К сожалению, «серьезная» литературная критика долго не могла смириться с ярким, жизнерадостным талантом А. Дюма. Слишком уж многих задевали и заставляли восхищаться его романы. А раз так, значит, это — литература «массовая», несерьезная и в ней не может быть правильного изображения истории. В конце XIX и начале XX века появилось множество изданий, авторы которых ставили
3
Chateau-Chalons J. de La verite historique sur la dame et le si Monsoreau, Bussy d'Amboise et le bouffon Chicot. Touns, 1888.

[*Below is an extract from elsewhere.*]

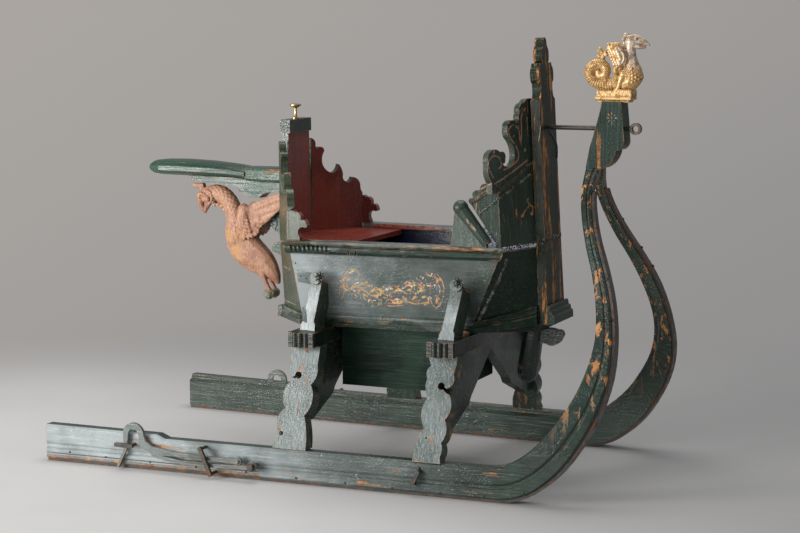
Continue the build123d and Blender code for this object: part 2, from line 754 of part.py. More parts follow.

Но что есть истина, тем более в истории?
Сейчас не так уж известен тот факт, что Дюма с ранней юности был ревностным почитателем У. Шекспира, можно сказать, учился у великого англичанина драматургии, а однажды написал для своего Исторического театра собственную версию «Гамлета» на основе шекспировского сюжета. В этот сюжет Дюма внес существенную поправку: он сохранил жизнь принцу Датскому. Забавно, но историческая хроника «Деяния датчан» Саксона Грамматика, из которой Шекспир почерпнул сюжет для своей трагедии, тоже не описывает смерти героя. Там он остается жив и побеждает своих врагов. Вот было бы курьезно, если бы Дюма назвал свою пьесу «Историей истинного Гамлета, принца Датского»...
Отношение к Дюма как к несерьезному сочинителю, небрежно обращающемуся с историей, сильно затормозило процесс литературоведческого осмысления творчества этого писателя, которое всерьез началось лишь в последние годы. Чем объяснить такую предвзятость? Некоторые исследователи считают, что не последнюю роль в этом сыграла зависть собратьев по перу к чересчур плодовитому (более 500 произведений!) автору, пользовавшемуся колоссальной популярностью у публики. Думается, подобное однозначное объяснение недостаточно. Разве не было завистников у Гюго и Бальзака?
Возможно, помимо недоверия к легкости и плодовитости пера А. Дюма, следует отметить особенность его идеологической позиции. Сын республиканского генерала, участник революционных событий 1830 и 1848 годов, Дюма при этом дружил с наследным принцем Орлеанским, был принят в королевских домах многих стран Европы и даже претендовал на портфель министра культуры в правительстве Луи-Филиппа. Он фактически никогда не стоял на так называемой «активной классовой позиции» и всех людей, от последнего нищего до короля, оценивал по их человеческим качествам. Бурный, политически ориентированный век не мог не считать такую позицию легкомысленной. Эта же точка зрения по понятным причинам сохранялась в официальной советской литературной критике и политике советского книгоиздания: по данным Российской книжной палаты, вплоть до 50-х годов на русском языке вышло всего 34 книги Дюма, а цифру 100 изданий русскоязычный Дюма превысил лишь к 1977 году 4 . И это при том, что до революции выходили и отдельные издания романов писателя, и Полное собрание романов в 24 томах (84 кн.). Многие произведения А. Дюма, не соответствовавшие классовой позиции советских идеологов (например, романы о Великой французской революции), не переиздавались на русском языке с 1913 года и вплоть до периода перестройки.
4
Призмент Э. Л. Издание произведений А. Дюма в СССР и России. — В сб.: Александр Дюма в России. М., 1996. С. 100.
Другим поводом для подозрительности критики к произведениям А. Дюма была их, так сказать, фривольность. «Нравственный педантизм» XIX века не желал мириться с сочувственным описанием «падших женщин» и галантных похождений великих исторических лиц. Дюма упрекали в том, что он хочет «подменить идеализм классиков низменным реализмом» 5 . Жизнь входила в литературу, пробивая себе путь вопреки сопротивлению устоявшихся, но устарелых принципов. Дюма-отец, как и его сын Александр, чья «Дама с камелиями» неоднократно запрещалась цензурой, помогал осуществить этот прорыв, однако сам Дюма не мог при этом не получить ярлык легковесного развлекателя публики.
5
Моруа. А. Цит. соч. С. 127.
Многие из соавторов Дюма и молодые писатели, чьи произведения он исправлял, делая из них шедевры, распускали слухи о том, что Дюма выдал их произведения за свои. Эти нападки слегка поутихли после того, как писатель выиграл пару процессов по такого рода делам, однако скандальность самих дел опять же сыграла на руку недоверию даже не к самому Дюма, а к его творчеству. Порицание произведений писателя и нежелание считать их «серьезной литературой» стали признаком хорошего тона у людей ученых, знающих и умеющих судить о культурных ценностях.